● **Material shown**:
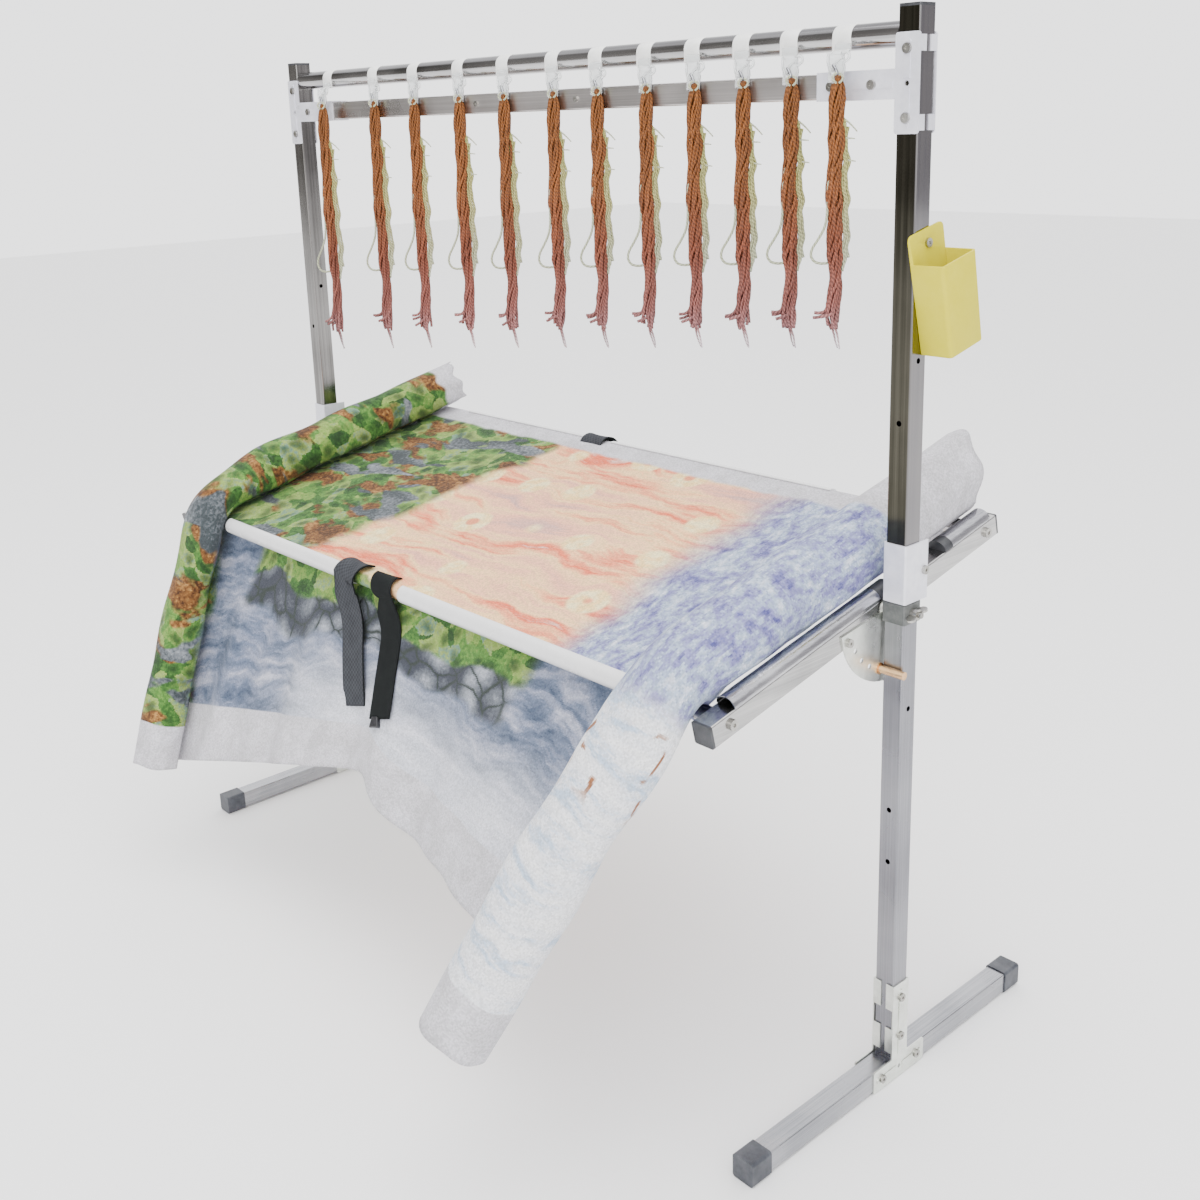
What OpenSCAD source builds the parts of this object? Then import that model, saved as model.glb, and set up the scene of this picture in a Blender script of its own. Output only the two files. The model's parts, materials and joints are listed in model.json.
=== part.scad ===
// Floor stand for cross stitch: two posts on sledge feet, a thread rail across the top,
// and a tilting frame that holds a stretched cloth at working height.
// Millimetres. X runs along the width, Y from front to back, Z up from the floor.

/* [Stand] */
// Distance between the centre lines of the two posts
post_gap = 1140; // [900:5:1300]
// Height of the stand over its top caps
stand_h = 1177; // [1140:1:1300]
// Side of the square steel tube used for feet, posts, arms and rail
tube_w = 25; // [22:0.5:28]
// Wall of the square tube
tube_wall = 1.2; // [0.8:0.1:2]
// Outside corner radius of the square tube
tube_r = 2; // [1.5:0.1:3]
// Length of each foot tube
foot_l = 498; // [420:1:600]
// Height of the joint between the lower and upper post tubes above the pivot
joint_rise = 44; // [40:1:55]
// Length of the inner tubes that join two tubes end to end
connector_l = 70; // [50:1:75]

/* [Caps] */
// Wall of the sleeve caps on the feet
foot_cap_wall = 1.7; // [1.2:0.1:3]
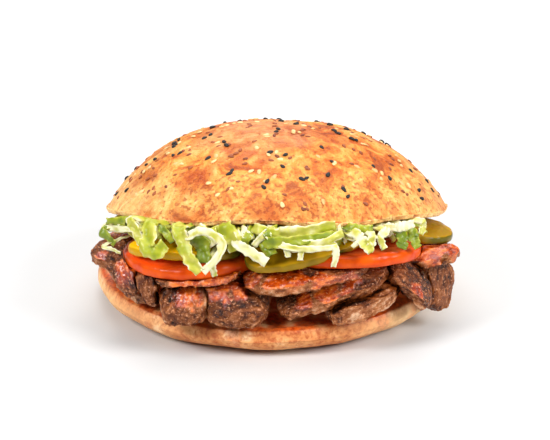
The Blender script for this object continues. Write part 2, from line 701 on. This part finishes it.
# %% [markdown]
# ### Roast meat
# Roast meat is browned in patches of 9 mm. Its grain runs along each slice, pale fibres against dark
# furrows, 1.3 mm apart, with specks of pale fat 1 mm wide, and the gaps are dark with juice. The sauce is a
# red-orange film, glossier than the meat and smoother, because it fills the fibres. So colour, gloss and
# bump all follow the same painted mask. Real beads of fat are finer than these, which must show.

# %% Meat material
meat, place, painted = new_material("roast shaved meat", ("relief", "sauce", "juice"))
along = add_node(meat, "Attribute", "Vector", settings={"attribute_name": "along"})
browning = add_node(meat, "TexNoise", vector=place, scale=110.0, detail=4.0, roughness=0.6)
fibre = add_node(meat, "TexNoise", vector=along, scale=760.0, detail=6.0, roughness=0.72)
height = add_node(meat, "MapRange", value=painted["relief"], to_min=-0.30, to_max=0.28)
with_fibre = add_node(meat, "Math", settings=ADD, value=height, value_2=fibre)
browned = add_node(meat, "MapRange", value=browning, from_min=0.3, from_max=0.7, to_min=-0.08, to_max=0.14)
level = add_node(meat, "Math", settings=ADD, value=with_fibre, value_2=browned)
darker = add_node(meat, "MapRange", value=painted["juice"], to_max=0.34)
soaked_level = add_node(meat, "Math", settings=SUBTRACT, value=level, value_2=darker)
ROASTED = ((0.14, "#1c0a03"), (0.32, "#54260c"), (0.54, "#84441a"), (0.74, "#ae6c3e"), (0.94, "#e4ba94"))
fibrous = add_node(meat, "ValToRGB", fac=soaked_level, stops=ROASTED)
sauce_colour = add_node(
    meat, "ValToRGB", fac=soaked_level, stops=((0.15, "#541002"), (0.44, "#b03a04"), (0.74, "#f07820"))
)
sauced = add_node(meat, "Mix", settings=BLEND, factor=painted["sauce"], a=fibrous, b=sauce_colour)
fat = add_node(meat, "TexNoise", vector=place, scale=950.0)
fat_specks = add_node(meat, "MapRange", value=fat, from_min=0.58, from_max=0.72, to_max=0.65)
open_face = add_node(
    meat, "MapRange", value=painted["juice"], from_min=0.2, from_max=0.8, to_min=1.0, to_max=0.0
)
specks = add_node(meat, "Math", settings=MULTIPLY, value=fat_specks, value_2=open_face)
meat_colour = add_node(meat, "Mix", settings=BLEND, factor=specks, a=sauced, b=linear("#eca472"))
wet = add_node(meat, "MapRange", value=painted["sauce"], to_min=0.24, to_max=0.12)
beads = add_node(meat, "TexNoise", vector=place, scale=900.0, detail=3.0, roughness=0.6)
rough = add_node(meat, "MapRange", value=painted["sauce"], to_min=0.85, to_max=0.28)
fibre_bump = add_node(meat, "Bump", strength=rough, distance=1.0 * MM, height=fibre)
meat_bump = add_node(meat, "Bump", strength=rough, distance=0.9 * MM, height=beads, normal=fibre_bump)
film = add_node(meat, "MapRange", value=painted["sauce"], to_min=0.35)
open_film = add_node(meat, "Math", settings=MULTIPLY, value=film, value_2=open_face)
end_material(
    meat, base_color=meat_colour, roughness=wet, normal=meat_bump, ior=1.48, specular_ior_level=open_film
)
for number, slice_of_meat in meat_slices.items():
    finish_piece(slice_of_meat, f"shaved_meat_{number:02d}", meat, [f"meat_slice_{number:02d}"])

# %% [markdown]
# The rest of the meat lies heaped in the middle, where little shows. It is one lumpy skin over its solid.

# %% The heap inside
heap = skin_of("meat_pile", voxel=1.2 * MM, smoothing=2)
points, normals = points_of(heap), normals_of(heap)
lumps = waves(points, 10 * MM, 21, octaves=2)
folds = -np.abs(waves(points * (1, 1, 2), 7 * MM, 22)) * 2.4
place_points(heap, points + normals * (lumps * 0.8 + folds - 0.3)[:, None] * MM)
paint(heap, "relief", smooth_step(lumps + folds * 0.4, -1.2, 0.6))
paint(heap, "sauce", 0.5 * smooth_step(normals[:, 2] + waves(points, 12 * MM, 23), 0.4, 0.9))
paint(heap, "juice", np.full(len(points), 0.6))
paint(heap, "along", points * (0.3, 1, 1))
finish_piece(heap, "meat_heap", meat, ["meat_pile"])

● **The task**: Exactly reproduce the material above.

● **Solution for this exercise**:
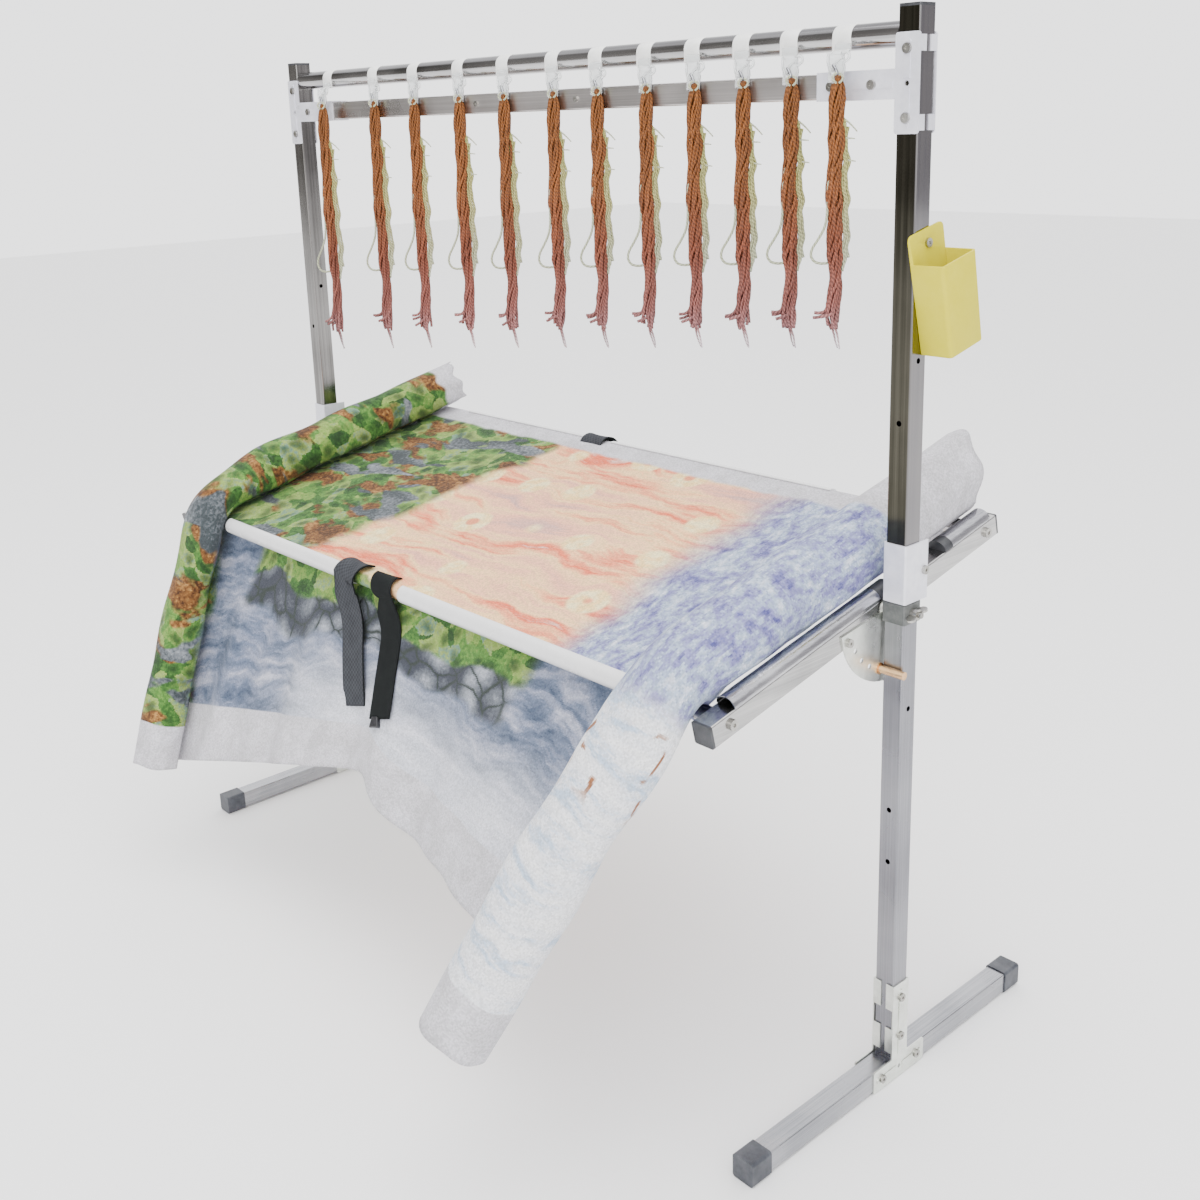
What OpenSCAD source builds the parts of this object? Then import that model, saved as model.glb, and set up the scene of this picture in a Blender script of its own. Output only the two files. The model's parts, materials and joints are listed in model.json.
=== part.scad ===
// Floor stand for cross stitch: two posts on sledge feet, a thread rail across the top,
// and a tilting frame that holds a stretched cloth at working height.
// Millimetres. X runs along the width, Y from front to back, Z up from the floor.

/* [Stand] */
// Distance between the centre lines of the two posts
post_gap = 1140; // [900:5:1300]
// Height of the stand over its top caps
stand_h = 1177; // [1140:1:1300]
// Side of the square steel tube used for feet, posts, arms and rail
tube_w = 25; // [22:0.5:28]
// Wall of the square tube
tube_wall = 1.2; // [0.8:0.1:2]
// Outside corner radius of the square tube
tube_r = 2; // [1.5:0.1:3]
// Length of each foot tube
foot_l = 498; // [420:1:600]
// Height of the joint between the lower and upper post tubes above the pivot
joint_rise = 44; // [40:1:55]
// Length of the inner tubes that join two tubes end to end
connector_l = 70; // [50:1:75]

/* [Caps] */
// Wall of the sleeve caps on the feet
foot_cap_wall = 1.7; // [1.2:0.1:3]
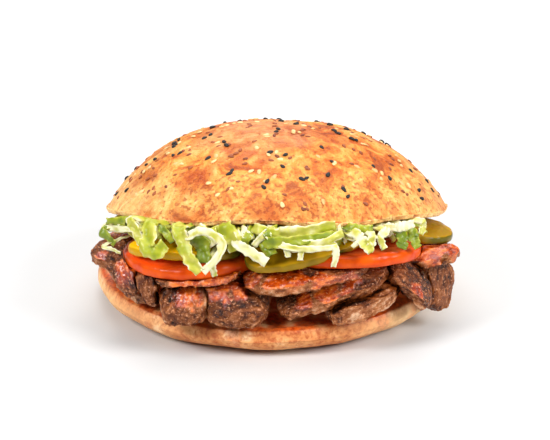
The Blender script for this object continues. Write part 2, from line 701 on. This part finishes it.
# %% [markdown]
# ### Roast meat
# Roast meat is browned in patches of 9 mm. Its grain runs along each slice, pale fibres against dark
# furrows, 1.3 mm apart, with specks of pale fat 1 mm wide, and the gaps are dark with juice. The sauce is a
# red-orange film, glossier than the meat and smoother, because it fills the fibres. So colour, gloss and
# bump all follow the same painted mask. Real beads of fat are finer than these, which must show.

# %% Meat material
meat, place, painted = new_material("roast shaved meat", ("relief", "sauce", "juice"))
along = add_node(meat, "Attribute", "Vector", settings={"attribute_name": "along"})
browning = add_node(meat, "TexNoise", vector=place, scale=110.0, detail=4.0, roughness=0.6)
fibre = add_node(meat, "TexNoise", vector=along, scale=760.0, detail=6.0, roughness=0.72)
height = add_node(meat, "MapRange", value=painted["relief"], to_min=-0.30, to_max=0.28)
with_fibre = add_node(meat, "Math", settings=ADD, value=height, value_2=fibre)
browned = add_node(meat, "MapRange", value=browning, from_min=0.3, from_max=0.7, to_min=-0.08, to_max=0.14)
level = add_node(meat, "Math", settings=ADD, value=with_fibre, value_2=browned)
darker = add_node(meat, "MapRange", value=painted["juice"], to_max=0.34)
soaked_level = add_node(meat, "Math", settings=SUBTRACT, value=level, value_2=darker)
ROASTED = ((0.14, "#1c0a03"), (0.32, "#54260c"), (0.54, "#84441a"), (0.74, "#ae6c3e"), (0.94, "#e4ba94"))
fibrous = add_node(meat, "ValToRGB", fac=soaked_level, stops=ROASTED)
sauce_colour = add_node(
    meat, "ValToRGB", fac=soaked_level, stops=((0.15, "#541002"), (0.44, "#b03a04"), (0.74, "#f07820"))
)
sauced = add_node(meat, "Mix", settings=BLEND, factor=painted["sauce"], a=fibrous, b=sauce_colour)
fat = add_node(meat, "TexNoise", vector=place, scale=950.0)
fat_specks = add_node(meat, "MapRange", value=fat, from_min=0.58, from_max=0.72, to_max=0.65)
open_face = add_node(
    meat, "MapRange", value=painted["juice"], from_min=0.2, from_max=0.8, to_min=1.0, to_max=0.0
)
specks = add_node(meat, "Math", settings=MULTIPLY, value=fat_specks, value_2=open_face)
meat_colour = add_node(meat, "Mix", settings=BLEND, factor=specks, a=sauced, b=linear("#eca472"))
wet = add_node(meat, "MapRange", value=painted["sauce"], to_min=0.24, to_max=0.12)
beads = add_node(meat, "TexNoise", vector=place, scale=900.0, detail=3.0, roughness=0.6)
rough = add_node(meat, "MapRange", value=painted["sauce"], to_min=0.85, to_max=0.28)
fibre_bump = add_node(meat, "Bump", strength=rough, distance=1.0 * MM, height=fibre)
meat_bump = add_node(meat, "Bump", strength=rough, distance=0.9 * MM, height=beads, normal=fibre_bump)
film = add_node(meat, "MapRange", value=painted["sauce"], to_min=0.35)
open_film = add_node(meat, "Math", settings=MULTIPLY, value=film, value_2=open_face)
end_material(
    meat, base_color=meat_colour, roughness=wet, normal=meat_bump, ior=1.48, specular_ior_level=open_film
)
for number, slice_of_meat in meat_slices.items():
    finish_piece(slice_of_meat, f"shaved_meat_{number:02d}", meat, [f"meat_slice_{number:02d}"])

# %% [markdown]
# The rest of the meat lies heaped in the middle, where little shows. It is one lumpy skin over its solid.

# %% The heap inside
heap = skin_of("meat_pile", voxel=1.2 * MM, smoothing=2)
points, normals = points_of(heap), normals_of(heap)
lumps = waves(points, 10 * MM, 21, octaves=2)
folds = -np.abs(waves(points * (1, 1, 2), 7 * MM, 22)) * 2.4
place_points(heap, points + normals * (lumps * 0.8 + folds - 0.3)[:, None] * MM)
paint(heap, "relief", smooth_step(lumps + folds * 0.4, -1.2, 0.6))
paint(heap, "sauce", 0.5 * smooth_step(normals[:, 2] + waves(points, 12 * MM, 23), 0.4, 0.9))
paint(heap, "juice", np.full(len(points), 0.6))
paint(heap, "along", points * (0.3, 1, 1))
finish_piece(heap, "meat_heap", meat, ["meat_pile"])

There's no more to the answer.